Quand Furax est sur scène, le volcan se ranime…
I: Tu penses quoi de la scène toulousaine dans le rap français ? Pourquoi elle n’est pas plus mise en avant malgré de multiples talents ?

F: C’est vrai il y a toujours eu de gros talents à Toulouse. Mais quand on y pense, on pourrait dire ça de toutes les villes de France. Il y a des tueurs dans tous les coins de l’Hexagone, mais on ne focalise que sur Paris ou sur Marseille hélas. Ou alors, il faut monter à la capitale pour montrer le bout de son nez pour dire que l’on existe. D’autres l’ont fait, moi ça n’a jamais été dans mes plans. Oui, c’est compliqué d’éclore aux yeux de tous quand on est pas de ces deux grandes villes. Mais bon, aujourd’hui, avec la puissance des réseaux, je pense que n’importe qui peut éclater aux yeux de tous. Il suffit juste d’être pertinent, ou, de se caler sur ce que les gens attendent.

I: Pour nos lecteurs curieux, tu as de jeunes artistes talentueux de Toulouse ou d’ailleurs à suivre ?

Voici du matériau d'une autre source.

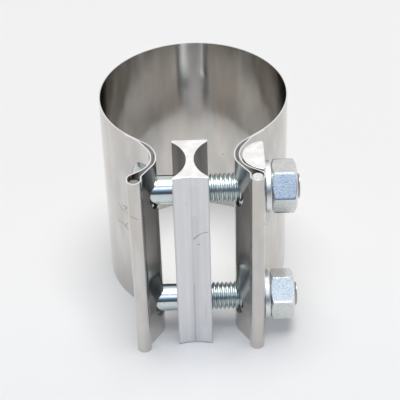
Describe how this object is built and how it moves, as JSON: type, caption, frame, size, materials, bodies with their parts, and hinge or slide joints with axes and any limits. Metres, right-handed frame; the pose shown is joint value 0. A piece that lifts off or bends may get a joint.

F: Et bien je vais devoir décevoir ces lecteurs curieux (rire). Je suis toujours en train de créer, de composer, d’écrire, donc je n’aime pas trop écouter ce qui se passe à côté, pour ne pas être influencé inconsciemment. Je préfère rester dans ma bulle créative. C’est là où je suis le plus efficace. 

Mais des mecs comme Souffrance, Ritzo, Pilon, le bon nob, Cholo et bien d’autre mériteraient bien plus de lumière. Mais c’est ainsi, il faut se taper pour exister dans ce milieu. Grosse force à tous ces rappeurs qui privilégient la plume.

I: Une dernière question par pure curiosité : Qui est ton rappeur all time en rap Français ? Et ton morceau du moment ?

F: Alors le morceau du moment, ça va être compliqué vu que je n’écoute pas grand-chose en terme de rap mais si je dois t’en donner un je dirais l’album Tour de magie de Souffrance.

Et pas évident de te donner mon meilleur rappeur français, je parlerai plutôt d’album. Pour moi, il y a deux personnes ou groupe sur la première marche : je dirais Shurik’n avec l’album Où je vis. Et Lunatic avec l’album Mauvais œil.